Surprisingly, "the actual specimen of davemaoite contains an appreciable amount of [potassium], he added. "This indicates a more efficient mobilization of [potassium] in the deep mantle than we previously had assumed."

We also now know that carbon, potentially in vast quantities, is present at that depth. After all, the diamond that entrapped the davemaoite minerals must also have formed in that high-pressure region. But how did carbon get to that depth initially? This remains to be known. 

"It may be from former atmospheric CO₂ that was chemically bound and transported by plate tectonic processes ('subduction') that deep," he explained. 

IE is also told that the same diamond contains ice-VII, a high-pressure form of ice.
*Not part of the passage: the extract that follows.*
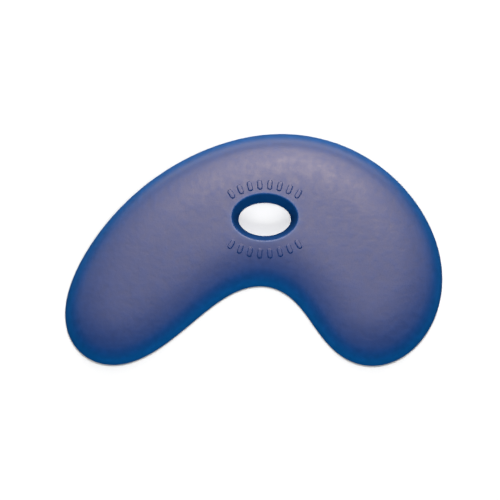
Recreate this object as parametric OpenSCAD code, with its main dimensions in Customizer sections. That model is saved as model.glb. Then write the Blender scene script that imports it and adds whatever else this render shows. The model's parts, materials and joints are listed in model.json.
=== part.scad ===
// Kidney-shaped pottery rib: one cast piece of soft polyurethane, flat on its back.
// Its face rolls down from a flat middle to a thin rim, and an oval finger hole runs through it.
// The outline is four round parts joined by four long arcs, with each join eased like a drawn curve.
// Looking down on the face: +X to the right, +Y to the crown, +Z up, back face at Z = 0.

/* [Crown] */
// Distance of the crown's centre to the right of the drawing's middle
crown_x = 11.75; // [8.75:0.25:14.75]
// Distance of the crown's centre below the drawing's middle
crown_drop = 19; // [16:0.25:22]
// Radius of the crown, the long working edge at the top right
crown_r = 73.25; // [69:0.25:79]

/* [Left lobe] */
// Distance of the left lobe's centre to the left of the drawing's middle
left_x = 63; // [59:0.25:69]
// Distance of the left lobe's centre below the drawing's middle
left_drop = 29.25; // [26:0.25:33]
// Radius of the left lobe, before its edge is eased
left_r = 23.5; // [22:0.25:26]

/* [Right lobe] */
// Distance of the right lobe's centre to the right of the drawing's middle
right_x = 51; // [49.5:0.25:54]
// Distance of the right lobe's centre below the drawing's middle
right_drop = 27.75; // [24:0.25:31.5]
// Radius of the right lobe, before its edge is eased
right_r = 25.25; // [23.5:0.25:26.75]

/* [Hollow] */
// Distance of the hollow's centre to the right of the drawing's middle
hollow_x = 2.75; // [-1:0.25:4]
// Distance of the hollow's centre below the drawing's middle
hollow_drop = 31.75; // [29:0.25:36]
// Radius of the hollow between the lobes, before its edge is eased
hollow_r = 21.25; // [19.5:0.25:22.75]

/* [Long arcs] */
// Radius of the back, from the crown down to the left lobe
back_r = 111; // [98:1:125]
// Radius of the right side, from the right lobe up to the crown
side_r = 46.25; // [42:0.25:54]
// Radius of the edge from the left lobe up to the hollow
left_heel_r = 400; // [150:10:900]
// Radius of the edge from the hollow down to the right lobe
right_heel_r = 35; // [30:1:60]
// Length of edge over which each arc flows into the next
ease = 30; // [24:1:36]

/* [Thickness and edge] */
// Thickness of the flat middle
rib_t = 8; // [6:0.25:10]
// Height of the rim, where the roll of the face starts
rim_t = 1.4; // [1.2:0.1:2.4]
// Width of the roll between the rim and the flat middle
roll_w = 18; // [12:0.5:18]
// Power of the roll: the higher it is, the more of the fall lies near the rim
roll_power = 2.5; // [2:0.1:3.5]
// Rounding of the rim on the face side
rim_r = 0.8; // [0.4:0.1:1]
// Rounding of the rim on the back
back_edge_r = 0.4; // [0.2:0.1:0.5]

/* [Finger hole] */
// Length of the hole at the face
hole_l = 28.5; // [25:0.5:32]
// Width of the hole at the face
hole_w = 20.2; // [18:0.2:23]
// Distance of the hole to the right of the rib's middle
hole_x = 4.8; // [2:0.2:8]
// Distance of the hole above the rib's middle
hole_y = 13.4; // [11:0.2:16]
// How much the hole narrows on each side, from the face to the back
hole_draft = 2.8; // [1:0.1:3.5]
// Rounding of the hole's edge at the face
hole_edge_r = 0.7; // [0.3:0.1:1]

/* [Grip bars] */
// Number of bars in each row, one row above the hole and one below
bar_count = 8; // [4:1:9]
// Length of a bar, along the spoke it lies on
bar_l = 4; // [3:0.25:4.5]
// Width of a bar
bar_w = 1.8; // [1.2:0.1:2.2]
// Height of a bar above the face
bar_h = 0.35; // [0.2:0.05:0.6]
// Radius of the arc that a row of bars follows
bar_arc_r = 28; // [24:0.5:34]
// Distance from the hole's middle up to the upper row
upper_row_gap = 14.4; // [14:0.2:16]
// Distance from the hole's middle down to the lower row
lower_row_gap = 16; // [14:0.2:17]
// Spacing of the bars along their arc
bar_pitch = 4.4; // [3.6:0.1:5]

/* [Hidden] */
$fn = 48;
edge_points = 160;
hole_points = 72;
roll_steps = 9;
rim_steps = 3;
blue = [0.07, 0.27, 0.58];
// How far the hole's cutter passes the back and the face
through = 1;
// Most of the tightest bend that the roll takes up, and of the rim that its rounding takes up
bend_share = 0.95;
rim_share = 0.9;

// An arc is [centre x, centre y, radius], and its radius is negative where the edge is hollow
crown = [crown_x, -crown_drop, crown_r];
left_lobe = [-left_x, -left_drop, left_r];
hollow = [hollow_x, -hollow_drop, -hollow_r];
right_lobe = [right_x, -right_drop, right_r];
arcs = [
    crown,
    between(crown, left_lobe, back_r, 1),
    left_lobe,
    between(left_lobe, hollow, left_heel_r, 1),
    hollow,
    between(hollow, right_lobe, right_heel_r, 1),
    right_lobe,
    between(right_lobe, crown, side_r, -1)
];

// The arc of radius r that runs smoothly from arc a into arc b
function between(a, b, r, side) =
    let (
        step = [b.x - a.x, b.y - a.y],
        gap = norm(step),
        u = step / gap,
        to_a = r - a.z,
        to_b = r - b.z,
        along = (to_a * to_a - to_b * to_b + gap * gap) / (2 * gap),
        across = side * sqrt(max(0, to_a * to_a - along * along))
    )
    [a.x + u.x * along - u.y * across, a.y + u.y * along + u.x * across, r];

// Where arc a hands over to arc b
function handover(a, b) =
    let (u = [a.x - b.x, a.y - b.y] / (a.z - b.z)) [a.x - a.z * u.x, a.y - a.z * u.y];

function wrapped(angle) = angle - 360 * round(angle / 360);
function total(list, end) = end < 0 ? 0 : list[end] + total(list, end - 1);

// Start angle and turn of arc i
function sweep(i) =
    let (
        n = len(arcs),
        arc = arcs[i],
        start = handover(arcs[(i + n - 1) % n], arc),
        stop = handover(arc, arcs[(i + 1) % n]),
        first = atan2(start.y - arc.y, start.x - arc.x),
        last = atan2(stop.y - arc.y, stop.x - arc.x)
    )
    [first, wrapped(last - first)];

sweeps = [for (i = [0:len(arcs) - 1]) sweep(i)];
lengths = [for (i = [0:len(arcs) - 1]) abs(arcs[i].z * sweeps[i][1]) * PI / 180];
starts = [for (i = [0:len(arcs) - 1]) total(lengths, i - 1)];
perimeter = total(lengths, len(arcs) - 1);

// The point at distance s along the arcs
function drawn(s) =
    let (
        i = max([for (k = [0:len(arcs) - 1]) if (starts[k] <= s) k]),
        angle = sweeps[i][0] + sweeps[i][1] * (s - starts[i]) / lengths[i],
        r = abs(arcs[i].z)
    )
    [arcs[i].x + r * cos(angle), arcs[i].y + r * sin(angle)];

// Each point moves to the mean of its neighbours, with the nearest counting most
function eased(points, reach) =
    let (n = len(points), weights = [for (j = [-reach:reach]) 1 - abs(j) / (reach + 1)])
    [for (i = [0:n - 1])
        weights * [for (j = [-reach:reach]) points[(i + j + n) % n]] / (reach + 1)];

edge_step = perimeter / edge_points;
raw_edge = [for (k = [0:edge_points - 1]) drawn(k * edge_step)];
soft_edge = eased(raw_edge, round(ease / edge_step));

// The edge is centred on the origin, and its points run anticlockwise from the tip of the left lobe
middle = [for (k = [0:1]) (max([for (p = soft_edge) p[k]]) + min([for (p = soft_edge) p[k]])) / 2];
left_tip = furthest(soft_edge, [-1, -1]);
edge = [for (k = [0:edge_points - 1]) soft_edge[(left_tip + k) % edge_points] - middle];
right_tip = furthest(edge, [1, -1]);
function furthest(points, way) =
    let (reach = [for (p = points) p * way]) search(max(reach), reach)[0];

// Unit vectors from the edge into the rib
inward = [for (k = [0:edge_points - 1])
    let (along = edge[(k + 1) % edge_points] - edge[(k + edge_points - 1) % edge_points])
    [-along.y, along.x] / norm(along)];

// The roll is never wider than the tightest bend of the edge allows
bends = [for (k = [0:edge_points - 1])
    let (
        turn = inward[(k + 1) % edge_points] - inward[k],
        step = edge[(k + 1) % edge_points] - edge[k]
    )
    -turn * step / (step * step)];
roll = min(roll_w, bend_share / max(bends));

// Section of the edge, as [distance in from the edge, height], from the back up to the flat middle
rise = rib_t - rim_t;
rim_slope = atan(roll_power * rise / roll);
rim_turn = 90 - rim_slope;
rim_round = min(rim_r, rim_share * (rim_t - back_edge_r));
rim_in = rim_round * (1 - cos(rim_turn));
section = concat(
    [for (k = [0:rim_steps])
        let (a = 90 * k / rim_steps) back_edge_r * [1 - sin(a), 1 - cos(a)]],
    [for (k = [0:rim_steps])
        let (a = rim_turn * k / rim_steps)
        [rim_round * (1 - cos(a)), rim_t + rim_round * (sin(a) - sin(rim_turn))]],
    [for (k = [1:roll_steps])
        let (t = k / roll_steps)
        [rim_in + t * (roll - rim_in), rim_t + rise * (1 - pow(1 - t, roll_power))]]
);

// Section of the hole's wall, as [distance out from the hole at the back, height], from below up
wall_tilt = atan(hole_draft / rib_t);
edge_turn = 90 - wall_tilt;
hole_section = concat(
    [[-through * tan(wall_tilt), -through]],
    [for (k = [0:rim_steps])
        let (a = edge_turn * k / rim_steps)
        [
            hole_draft + hole_edge_r * (cos(wall_tilt) - cos(wall_tilt + a)),
            rib_t - hole_edge_r * (1 - sin(wall_tilt + a))
        ]],
    [[hole_draft + hole_edge_r, rib_t + through]]
);

// Faces that close a ring of n points, in strips from one tip, point 0, to the other
function strips(n, far_tip) =
    let (near_side = far_tip, far_side = n - far_tip - 2, count = min(near_side, far_side))
    [for (k = [0:count - 1])
        let (
            a = round(k * near_side / count),
            b = round((k + 1) * near_side / count),
            c = n - 1 - round((k + 1) * far_side / count),
            d = n - 1 - round(k * far_side / count)
        )
        concat([for (i = [a:b]) i], [for (i = [c:d]) i])];

// A closed solid through rings of points, one above the other, with flat ends
module loft(rings, far_tip) {
    n = len(rings[0]);
    last = len(rings) - 1;
    walls = [for (k = [0:last - 1], i = [0:n - 1])
        [k * n + i, (k + 1) * n + i, (k + 1) * n + (i + 1) % n, k * n + (i + 1) % n]];
    under = strips(n, far_tip);
    over = [for (face = under) [for (i = [len(face) - 1:-1:0]) face[i] + last * n]];
    polyhedron([for (ring = rings) each ring], concat(walls, under, over), convexity = 6);
}

module blank() {
    loft([for (s = section)
        [for (k = [0:edge_points - 1]) [each edge[k] + inward[k] * s.x, s.y]]], right_tip);
}

module finger_hole() {
    back_l = hole_l / 2 - hole_draft;
    back_w = hole_w / 2 - hole_draft;
    translate([hole_x, hole_y, 0])
        loft([for (s = hole_section)
            [for (k = [0:hole_points - 1])
                let (a = 180 + 360 * k / hole_points)
                [(back_l + s.x) * cos(a), (back_w + s.x) * sin(a), s.y]]], hole_points / 2);
}

// A row of bars on the spokes of an arc: row is 1 for the upper row and -1 for the lower one
module bar_row(row, gap) {
    half_turn = (bar_count - 1) * bar_pitch / bar_arc_r * 90 / PI;
    translate([hole_x, hole_y + row * (gap - bar_arc_r)])
        for (k = [0:bar_count - 1])
            rotate(row * 90 + half_turn * (2 * k / (bar_count - 1) - 1))
                translate([bar_arc_r, 0])
                    bar();
}

module bar() {
    straight = bar_l - bar_w;
    square([straight, bar_w], center = true);
    for (end = [-1, 1])
        translate([end * straight / 2, 0])
            circle(d = bar_w);
}

// The bars follow the face, a little above it
module grip_bars() {
    intersection() {
        translate([0, 0, bar_h])
            blank();
        translate([0, 0, rib_t / 2])
            linear_extrude(rib_t) {
                bar_row(1, upper_row_gap);
                bar_row(-1, lower_row_gap);
            }
    }
}

module rib() {
    color(blue) {
        difference() {
            blank();
            finger_hole();
        }
        grip_bars();
    }
}

rib();
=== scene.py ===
import json
import math

import bmesh
import bpy
from mathutils import Matrix, Vector
from mathutils.bvhtree import BVHTree


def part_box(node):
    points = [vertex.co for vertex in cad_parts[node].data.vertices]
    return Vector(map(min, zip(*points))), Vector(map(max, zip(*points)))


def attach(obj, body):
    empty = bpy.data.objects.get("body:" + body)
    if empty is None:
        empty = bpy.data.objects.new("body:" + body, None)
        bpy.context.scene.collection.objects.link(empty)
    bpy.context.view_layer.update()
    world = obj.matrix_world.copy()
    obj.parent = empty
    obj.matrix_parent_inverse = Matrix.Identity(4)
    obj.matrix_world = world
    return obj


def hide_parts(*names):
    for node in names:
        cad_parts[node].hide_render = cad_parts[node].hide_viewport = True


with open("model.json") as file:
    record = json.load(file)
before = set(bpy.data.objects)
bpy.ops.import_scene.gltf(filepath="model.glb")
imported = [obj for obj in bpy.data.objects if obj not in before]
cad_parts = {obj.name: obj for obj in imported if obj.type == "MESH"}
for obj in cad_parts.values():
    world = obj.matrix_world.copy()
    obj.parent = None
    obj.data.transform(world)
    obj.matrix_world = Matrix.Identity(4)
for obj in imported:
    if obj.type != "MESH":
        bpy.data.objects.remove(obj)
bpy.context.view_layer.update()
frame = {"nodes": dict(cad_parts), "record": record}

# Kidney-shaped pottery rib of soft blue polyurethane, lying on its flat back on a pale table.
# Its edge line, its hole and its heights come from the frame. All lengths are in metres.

low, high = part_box("rib")

MM = 0.001
UP = Vector((0, 0, 1))
# Points nearer to each other than this are one point
TOUCH = 0.01 * MM

# Section of the edge: a thin rounded rim, a narrow lip, and a crown that runs on into the face
RIM_HEIGHT = 1.4 * MM
RIM_ROUND = 0.8 * MM
BACK_ROUND = 0.4 * MM
LIP_WIDTH = 8 * MM
LIP_RISE = 3.2 * MM
CROWN_WIDTH = 28 * MM
ROLL_POWER = 3
# Rings follow the edge this far in, and inside them the face is cut into squares
RING_REACH = 11 * MM
RING_STEPS = 26
ROUND_STEPS = 5
SQUARE = 2.5 * MM
# New points between two points of the CAD edge line, and passes that smooth them
EDGE_CUTS = 3
EDGE_PASSES = 6

# Finger hole
HOLE_EDGE_ROUND = 0.7 * MM
HOLE_SEGMENTS = 192
# Rings of the face round the hole, at these distances from its edge in millimetres
HOLE_RINGS = [0.3, 0.7, 1.2]

# Grip bars on the face, in one row above the hole and one below
BAR_COUNT = 8
BAR_LENGTH = 4 * MM
BAR_WIDTH = 1.8 * MM
BAR_HEIGHT = 0.35 * MM
BAR_ARC = 28 * MM
BAR_PITCH = 4.4 * MM
UPPER_ROW_GAP = 14.4 * MM
LOWER_ROW_GAP = 16 * MM
BAR_SEGMENTS = 40
# A ring of the face lies this far round each bar, and the bar rises from it in steps in and up, in mm
BAR_APRON = 0.35 * MM
BAR_STEPS = [(0.27, 0), (0.04, 0.06), (0.04, 0.13), (0.05, 0.08), (0.08, 0.05), (0.12, 0.01)]

FACE = high.z - BAR_HEIGHT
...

Could these inclusions confirm the existence of water-rich regions in the Earth's mantle, as scientists have long hypothesized?

"Hence, mobility of potassium, carbonaceous and aqueous fluid in the deep mantle appear to be linked together- if one sample makes a case!" Tschauner concluded.

So then, what other mysteries await us in the lower mantle?

"We expect to find more of these specimens," he said. "In particular, we hope to find a specimen of bridgmanite, the main mineral of the deep Earth."

He also explained that over 80 percent of the bridgmanite already found had come from shock-compressed meteorites.

"We already found two more high-pressure minerals (neither of which we had expected to find!)," revealed Tschauner. He hopes that with these samples at hand - and more to come - the team will be able to better understand the effect of pressure on the chemistry of elements on Earth. 

Additionally, he hopes to address the following deep mantle questions: Does the potassium in davemaoite come from deep subducted former Earth crust? How is it mobilized at a depth of mantle where no melting occurs? Does the carbon of the diamond come from CO₂ of that crust or was it bound as iron-carbide in the mantle for a long time? 

As Tschauner and his team progress, they hope to establish a fuller chemistry and geochemistry of high pressures. This would be akin to finding about inorganic chemistry at ambient pressure made in the nineteenth and twentieth centuries, but with high pressures. 

Ultimately, Tschauner highlights the importance of finding samples in nature. "Natural samples represent the complexity of reality, the unexpected and unpredicted," he said. "Experiments only address the particular aspects that we set out to study in our laboratories."  

He concluded that Earth is a complex system. Hence, we need both: samples from Earth and experiments, which help us interpret these samples fully.